To be fair, something is already moving towards that direction, although the call for a ‘Europeanization’ of the struggle have only come from few and small groups. On September 29, for example, a number of unions form different European countries called for a simultaneous strike throughout the continent. This plan might not have worked as it was hoped, but nonetheless it was the very first attempt of setting up a coordinated European action of protest. On a more violent note, just a couple of days ago a new guerrilla fighting group in Greece, the Fire Conspiracy Cells, who had sent a number of explosive parcels to many a Prime Minister in Europe, called for their ‘partners and rebel groups’ in Europe to ‘send their own aggressive signal’ to their respective governments. As unlikely and maybe unreasonable as this might sound, it is indeed the sign of a rising acknowledgment of the necessity of going beyond the national level in the struggle for the implementation of just, equitable and progressive social policies.

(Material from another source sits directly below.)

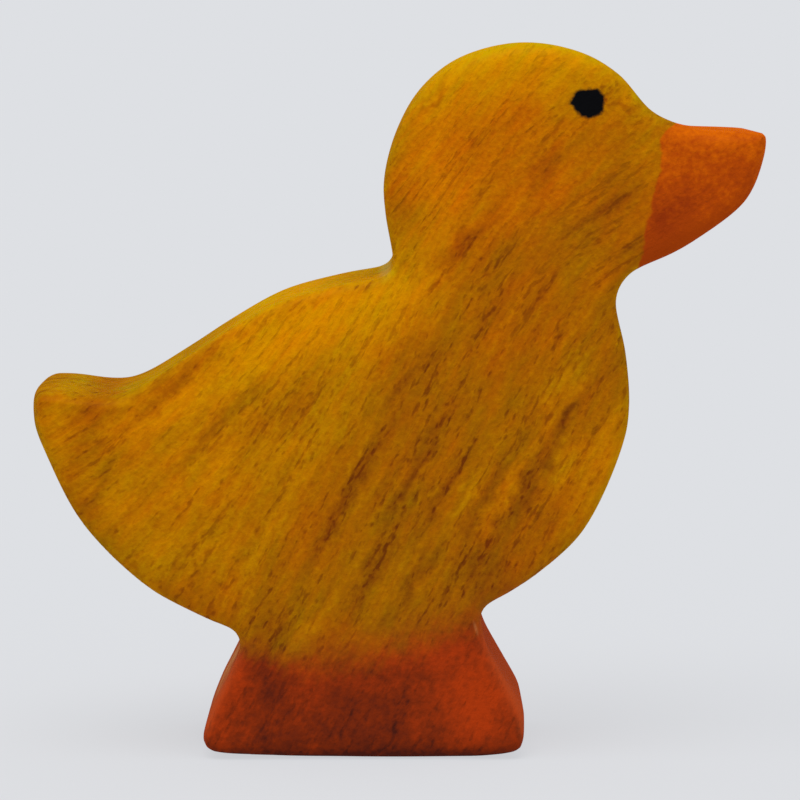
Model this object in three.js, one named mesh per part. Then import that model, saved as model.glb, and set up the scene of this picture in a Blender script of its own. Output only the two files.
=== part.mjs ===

In order to reach this new level of coordination, though, it necessary first to overcome a complex and fundamental challenge. That is, to be able to provide a shared and unifying answer to the question ‘what is our struggle for?’. Facing the highly ideological plans of action of a transnational alliance of conservative and repressive powers, the European social movements (or soon to be so) will have to create a narrative and ideological discourse which will be able to propagate and maintain the struggle through time and space. This will be the opportunity to expand the targets of the protest, maybe to the point of including environmental movements as well as illegal immigrants, feminist activists and public sector employees, exploited interns and the unions of cleaners. In other words, it will be the shared act of creation of an ideology that does not come from minuscule intellectual vanguards, but that is rather produced by the general intellect and grassroots activists. Clearly, this is not by any means an easy task, and it is probably the most ambitious project that the new and non-parliamentary ‘left’ will have to undertake in order to present itself as a real force of social change. It won’t be easy, but it is necessary. And, anyway, as they say, ‘if it was easy they wouldn’t call it struggle’.